What in the end captivates both the participants and the reader, though, is the quest, the journey. Early in the volume we see, in the form of the Caribbean jaunts, that life on-board a yacht can (surprise!) be languorous, comfortable, and sedate. Buckley and companions could have done that for a month, in bucolic (can one use that in describing time spent on water?) comfort. But, what would be the challenge in that? No, as Buckley pointed out early in the narrative, when the trip was being planned, what he wanted was an oceanic passage, not a pleasure cruise in the southern islands. Indeed, by the end, participants and reader alike are excited at the conquest and yet loathe to see it end. As an aside, one remembers old-timers talking of steamship crossings of the Atlantic in that manner, one has experienced it on long train journeys, but does one ever hear it about long airline flights?

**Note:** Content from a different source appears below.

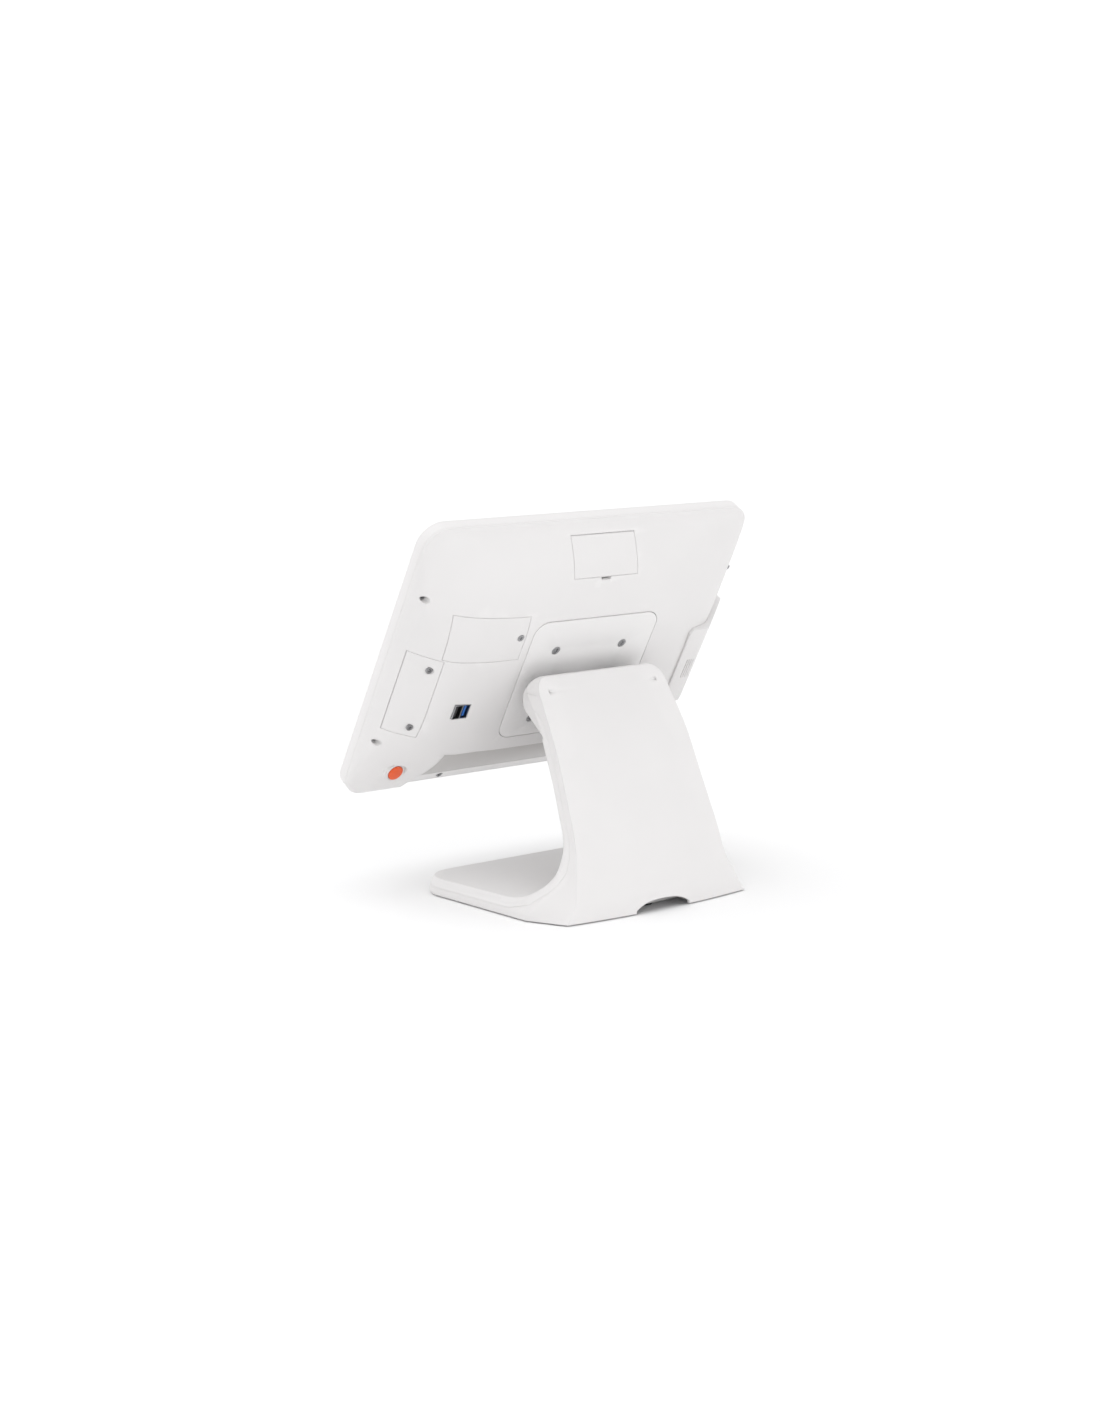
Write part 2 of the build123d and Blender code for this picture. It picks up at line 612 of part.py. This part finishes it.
# head side of the hinge
AXIS = HEAD.to_local_coords(Vector(0, AXIS_Y, AXIS_Z))
with BuildPart() as hinge_arms:
    for x0 in (ARM_IN, -ARM_OUT):
        with BuildSketch(head_side(x0)):
            with Locations((AXIS.Y, AXIS.Z)):
                Circle(9)
            with Locations((-10, -1.5)):
                Rectangle(24, 3)
            make_hull()
        extrude(amount=ARM_OUT - ARM_IN)
    for s in (-1, 1):
        mid = s * (24 + ARM_OUT) / 2
        add(slab(mid - 10, mid + 10, -22, 2, -3, 0))
    add(rods(ARM_FIX, 1.5, -4, 1), mode=Mode.SUBTRACT)
    add(axis_rod(SHAFT_R + RUN, -60, 60), mode=Mode.SUBTRACT)

with BuildPart() as arm_screws:
    add(screws(ARM_FIX, -3.0, 2.8, 1.8, 1.5, 2.6, 1.4))

# ---------------------------------------------------------------- stand pieces
front_region = across(PARTING, -140, 140)
hinge_clear = axis_rod(ARC_R, -61, 61) + axis_rod(14.6, -68.4, 68.4)
FRONT_POSTS = [(-60.0, -83.0), (60.0, -83.0)]
REAR_POSTS = [(-86.0, 60.0), (86.0, 60.0)]
SIDE_POSTS = [(-111.5, -20.0), (111.5, -20.0)]
FIX = FRONT_POSTS + REAR_POSTS + SIDE_POSTS
NOTCH_W = 60.0
NOTCH_H = 10.0


def upright(points, radius, z0, z1):
    """Upright round posts in stand coordinates."""
    with BuildPart() as posts:
        with BuildSketch(Plane.XY.offset(z0)):
            with Locations(*points):
                Circle(radius)
        extrude(amount=z1 - z0)
    return posts.part


def crate(x0, x1, y0, y1, z0, z1, r=0.0):
    """Block in stand coordinates."""
    with BuildPart() as block:
        with BuildSketch(Plane.XY.offset(z0)):
            with Locations(((x0 + x1) / 2, (y0 + y1) / 2)):
                if r:
                    RectangleRounded(x1 - x0, y1 - y0, r)
                else:
                    Rectangle(x1 - x0, y1 - y0)
        extrude(amount=z1 - z0)
    return block.part


with BuildPart() as cable_arch:
    with BuildSketch(Plane.XZ.offset(-120)):
        with BuildLine():
            foot = Polyline((-NOTCH_W / 2, -3), (-NOTCH_W / 2, NOTCH_H * 0.35))
            arch = Spline(
                foot @ 1,
                (-NOTCH_W * 0.3, NOTCH_H * 0.9),
                (0, NOTCH_H + 0.6),
                (NOTCH_W * 0.3, NOTCH_H * 0.9),
                (NOTCH_W / 2, NOTCH_H * 0.35),
            )
            Polyline(arch @ 1, (NOTCH_W / 2, -3), foot @ 0)
        make_face()
    extrude(amount=46)

with BuildPart() as neck_front:
    add(stand_skin & front_region)
    add(upright(FIX, 4.2, 3.6, 14) & stand_out)
    add(upright(FIX, 1.3, 3, 10.5), mode=Mode.SUBTRACT)
    add(hinge_clear, mode=Mode.SUBTRACT)
    add(crate(-50, 50, -60, 60, 136, 190), mode=Mode.SUBTRACT)

with BuildPart() as neck_rear:
    add(stand_skin - front_region)
    add(cable_arch.part, mode=Mode.SUBTRACT)
    add(hinge_clear, mode=Mode.SUBTRACT)

with BuildPart() as lobe_shape:
    for x0 in (52, -68):
        with BuildSketch(side(x0)):
            with Locations((AXIS_Y, AXIS_Z)):
                Circle(14)
            with Locations((26, 139)):
                Circle(2)
            make_hull()
        extrude(amount=16)

CAP_IN = {52: (-1, 14), -68: (2, 17)}      # cavity of each cap, closed on its outer side
with BuildPart() as hinge_covers:
    add(lobe_shape.part - stand_out)
    for x0 in (52, -68):
        add(axis_rod(14, x0, x0 + 16))
        add(axis_rod(10, x0 + CAP_IN[x0][0], x0 + CAP_IN[x0][1]), mode=Mode.SUBTRACT)

# steel spine inside the neck, foot under the base skin
SPINE_BACK = [(79.0, 20.0), (74.3, 36.0), (68.7, 59.0), (58.7, 85.0), (45.5, 115.0), (29.5, 149.0), (20.2, 164.0)]
SPINE_T = 4.0
SPINE_TOP = BASE_T - WALL              # spine foot seats under the base skin
SPINE_LOW = SPINE_TOP - SPINE_T
spine_front = [(y - SPINE_T, z) for y, z in reversed(SPINE_BACK)]
spine_line = [(2.0, SPINE_LOW), (77.5, SPINE_LOW)] + SPINE_BACK
spine_line += spine_front + [(73.5, SPINE_TOP), (2.0, SPINE_TOP)]
FOOT_FIX = [(x, y) for x in (-40.0, 40.0) for y in (10.0, 32.0)]
RISE = Plane(origin=(0, 21.56, 149.0), x_dir=(1, 0, 0), z_dir=(0, -0.873, -0.487))
SUPPORT_FIX = [(x, y) for x in (-20.0, 20.0) for y in (-7.0, 7.0)]


def rise_rods(radius, d0, d1):
    """Posts square to the neck at the hinge support."""
    with BuildPart() as posts:
        with BuildSketch(RISE.offset(d0)):
            with Locations(*SUPPORT_FIX):
                Circle(radius)
        extrude(amount=d1 - d0)
    return posts.part


with BuildPart() as spine:
    add(across(spine_line, -52, 52))
    add(upright(FOOT_FIX, 2.0, SPINE_LOW - 1, SPINE_TOP + 1), mode=Mode.SUBTRACT)
    add(rise_rods(1.5, -12, 6), mode=Mode.SUBTRACT)

with BuildPart() as hinge_support:
    add(across([(30.7, 138), (16.2, 164), (13.2, 164), (27.7, 138)], -46, 46))
    for x0 in (28, -34):
        with BuildSketch(side(x0)):
            with Locations((AXIS_Y, AXIS_Z)):
                Circle(10)
            Polygon((29.0, 139.5), (15.0, 163.5), (20.0, 150.0), align=None)
            make_hull()
        extrude(amount=6)
    add(across(spine_line, -60, 60), mode=Mode.SUBTRACT)
    add(axis_rod(SHAFT_R, -60, 60), mode=Mode.SUBTRACT)
    add(rise_rods(1.5, -12, 6), mode=Mode.SUBTRACT)

with BuildPart() as support_bolts:
    add(rise_rods(3.0, 0.0, 2.6))
    add(rise_rods(1.5, -6.0, 0.0))
    add(rise_rods(1.4, 1.4, 2.6), mode=Mode.SUBTRACT)

with BuildPart() as hinge_shaft:
    add(axis_rod(SHAFT_R, 26, 50))
    add(axis_rod(SHAFT_R, -50, -26))

with BuildPart() as friction_discs:
    for x0, x1 in ((34.0, 37.9), (-37.9, -34.0)):
        add(axis_rod(9.0, x0, x1))
    add(axis_rod(SHAFT_R, -60, 60), mode=Mode.SUBTRACT)

with BuildPart() as spring_washers:
    for x0, x1 in ((44.1, 45.8), (-45.8, -44.1)):
        add(axis_rod(7.5, x0, x1))
    add(axis_rod(SHAFT_R, -60, 60), mode=Mode.SUBTRACT)

with BuildPart() as hinge_nuts:
    for x0 in (45.8, -49.8):
        with BuildSketch(side(x0)):
            with Locations((AXIS_Y, AXIS_Z)):
                RegularPolygon(7.5, 6)
                Circle(SHAFT_R, mode=Mode.SUBTRACT)
        extrude(amount=4)

with BuildPart() as ballast:
    add(crate(-104, 104, -74, 44, 3.6, SPINE_LOW, 18))
    add(upright(FOOT_FIX, 2.0, 3, 10), mode=Mode.SUBTRACT)
    add(upright(FOOT_FIX, 4.2, 3, 6.2), mode=Mode.SUBTRACT)

with BuildPart() as foot_bolts:
    add(upright(FOOT_FIX, 4.0, 3.8, 6.2))
    add(upright(FOOT_FIX, 2.0, 6.2, SPINE_TOP))
    add(upright(FOOT_FIX, 2.0, 3.8, 5.2), mode=Mode.SUBTRACT)

floor_level = PLAN[0][1:]
with BuildPart() as bottom_cover:
    extrude(plan_face(floor_level, 1.6, 5.4), amount=2.0, dir=(0, 0, 1))
    add(crate(-NOTCH_W / 2 - 4, NOTCH_W / 2 + 4, 74, 120, 0, 5), mode=Mode.SUBTRACT)
    add(upright(FIX, 2.9, 1, 2.6), mode=Mode.SUBTRACT)
    add(upright(FIX, 1.3, 1, 5), mode=Mode.SUBTRACT)

with BuildPart() as base_screws:
    add(upright(FIX, 2.7, 1.7, 2.6))
    add(upright(FIX, 1.3, 2.6, 10.0))
    add(upright(FIX, 1.2, 1.7, 2.2), mode=Mode.SUBTRACT)

FEET = [(-92.0, -72.0), (92.0, -72.0), (-96.0, 40.0), (96.0, 40.0), (0.0, 66.0), (0.0, 0.0)]
with BuildPart() as rubber_feet:
    add(upright(FEET, 8.0, 0.0, 1.6))

with BuildPart() as cable_clip:
    add(across([(63.5, 62), (61.8, 62), (58.8, 70), (60.4, 70)], -6, 6))

# ---------------------------------------------------------------- export
NODES = {
    "rear_cover": rear_cover,
    "memory_hatch": memory_hatch,
    "port_hatch": port_hatch,
    "link_cover": link_cover,
    "top_hatch": top_hatch,
    "hatch_screws": hatch_screws,
    "front_bezel": front_bezel,
    "touch_glass": touch_glass,
    "display_panel": display_panel,
    "panel_chassis": panel_chassis,
    "panel_screws": panel_screws,
    "main_board": main_board,
    "board_spacers": board_spacers,
    "board_screws": board_screws,
    "heat_sink": heat_sink,
    "storage_drive": storage_drive,
    "drive_tray": drive_tray,
    "speakers": speakers,
    "dc_inlet": dc_inlet,
    "network_jack": network_jack,
    "serial_port": serial_port,
    "video_port": video_port,
    "drawer_jack": drawer_jack,
    "link_bracket": link_bracket,
    "usb_shell": usb_shell,
    "usb_tongue_dark": usb_tongue_dark,
    "usb_tongue_blue": usb_tongue_blue,
    "usb_board": usb_board,
    "button_ring": button_ring,
    "power_button": power_button,
    "power_switch": power_switch,
    "status_light": status_light,
    "accessory_port": accessory_port,
    "case_screws": case_screws,
    "mount_plate": mount_plate,
    "mount_screws": mount_screws,
    "mount_pillars": mount_pillars,
    "reader_housing": reader_housing,
    "reader_head": reader_head,
    "hinge_arms": hinge_arms,
    "arm_screws": arm_screws,
    "neck_front": neck_front,
    "neck_rear": neck_rear,
    "hinge_covers": hinge_covers,
    "spine": spine,
    "hinge_support": hinge_support,
    "support_bolts": support_bolts,
    "hinge_shaft": hinge_shaft,
    "friction_discs": friction_discs,
    "spring_washers": spring_washers,
    "hinge_nuts": hinge_nuts,
    "ballast": ballast,
    "foot_bolts": foot_bolts,
    "bottom_cover": bottom_cover,
    "base_screws": base_screws,
    "rubber_feet": rubber_feet,
    "cable_clip": cable_clip,
}
for label, node in NODES.items():
    node.part.label = label
    export_step(node.part, f"parts/{label}.step")
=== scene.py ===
import json
import math

import bpy
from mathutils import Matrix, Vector

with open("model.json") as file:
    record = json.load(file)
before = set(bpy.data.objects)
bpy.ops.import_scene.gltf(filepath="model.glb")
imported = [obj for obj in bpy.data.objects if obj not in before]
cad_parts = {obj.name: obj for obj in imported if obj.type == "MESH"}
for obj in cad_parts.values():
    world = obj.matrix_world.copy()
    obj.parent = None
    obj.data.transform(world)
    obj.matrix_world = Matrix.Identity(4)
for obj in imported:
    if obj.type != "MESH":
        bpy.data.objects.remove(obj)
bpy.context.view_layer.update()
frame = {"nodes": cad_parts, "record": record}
NODES = frame["nodes"]

# ------------------------------------------------------------------ shader helpers
NONE, FULL = (0, 0, 0), (1, 1, 1)
MIX_FACTOR, MIX_UNDER, MIX_OVER, MIX_RESULT = 0, 6, 7, 2  # the colour sockets of a Mix node
EDGE_SAMPLES = 6


def new_material(name):
    m = bpy.data.materials.new(name)
    m.use_nodes = True
    nt = m.node_tree
    return m, nt, nt.nodes["Principled BSDF"]


def noise(nt, coord, scale, detail, rough=0.55):
    n = nt.nodes.new("ShaderNodeTexNoise")
    n.inputs["Scale"].default_value = scale
    n.inputs["Detail"].default_value = detail
    n.inputs["Roughness"].default_value = rough
    nt.links.new(coord.outputs["Object"], n.inputs["Vector"])
    return n.outputs["Fac"]


def ramp(nt, source, stops):
    r = nt.nodes.new("ShaderNodeValToRGB")
    while len(r.color_ramp.elements) < len(stops):
        r.color_ramp.elements.new(0.5)
    for e, (pos, col) in zip(r.color_ramp.elements, stops):
        e.position = pos
        e.color = (*col, 1)
    nt.links.new(source, r.inputs["Fac"])
    return r.outputs["Color"]


def span(nt, source, low, high):
    r = nt.nodes.new("ShaderNodeMapRange")
    r.inputs["To Min"].default_value = low
    r.inputs["To Max"].default_value = high
    nt.links.new(source, r.inputs["Value"])
    return r.outputs["Result"]


def blend(nt, amount, under, over):
    """The under socket's colour, going over to a fixed colour by amount."""
    mix = nt.nodes.new("ShaderNodeMix")
    mix.data_type = "RGBA"
    mix.inputs[MIX_OVER].default_value = (*over, 1)
    nt.links.new(amount, mix.inputs[MIX_FACTOR])
    nt.links.new(under, mix.inputs[MIX_UNDER])
    return mix.outputs[MIX_RESULT]


def bump(nt, bsdf, layers, edge=0.0):
    """Chained bumps: (height socket, strength, distance in metres), over edges rounded by edge."""
    last = None
    if edge:
        last = nt.nodes.new("ShaderNodeBevel")
        last.samples = EDGE_SAMPLES
        last.inputs["Radius"].default_value = edge
    for height, strength, dist in layers:
        b = nt.nodes.new("ShaderNodeBump")
        b.inputs["Strength"].default_value = strength
        b.inputs["Distance"].default_value = dist
        nt.links.new(height, b.inputs["Height"])
        if last:
            nt.links.new(last.outputs["Normal"], b.inputs["Normal"])
        last = b
    nt.links.new(last.outputs["Normal"], bsdf.inputs["Normal"])


# ------------------------------------------------------------------ materials
MOTTLE_SCALE = 9.0
PATCH_SCALE = 38.0
RIDGE = [(0.50, NONE), (0.58, FULL)]  # pointiness that counts as an outer edge
HOLLOW = [(0.42, FULL), (0.49, NONE)]  # pointiness that counts as a crease
RIDGE_WEAR = 0.45
# painted shade: how far creases are darkened towards the crease colour
CREASE_SHADE_AMOUNT = 0.35
GRAIN_STRENGTH = 0.35
BRUSH_STRENGTH = 0.25
BRUSH_DEPTH = 0.00003
COAT_ROUGH = 0.08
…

Most are unlikely ever to cross an ocean in a yacht, but reading books like this reminds one of the quests that await friends wherever they are. Living in Montana, we are closer to such things than most. One remembers a golden day last summer, hiking with friends in the Beartooths. We had a quest -- to reach certain alpine lakes where cutthroats awaited us, aching to hit our flies and end up on our grill.
One thinks of long drives across Montana (do the destinations ever really matter as much as getting there?) with family, the only sounds in the vehicular monstrosity (not quite a land yacht -- that would be a motor-home) being effervescent conversation that skips and leaps across time and space... as the endless vistas of rivers and mountains glide by outside our windows.
And those passages, like Buckley’s crossings, also sadly come to an end, with each dispersing upon disembarkation to lives led increasingly a little further apart from the others. We know, but try not to think about it, that someday there will be a last journey together, and tears. But then the joy of remembering, of which books like this remind us that there need never really be an end.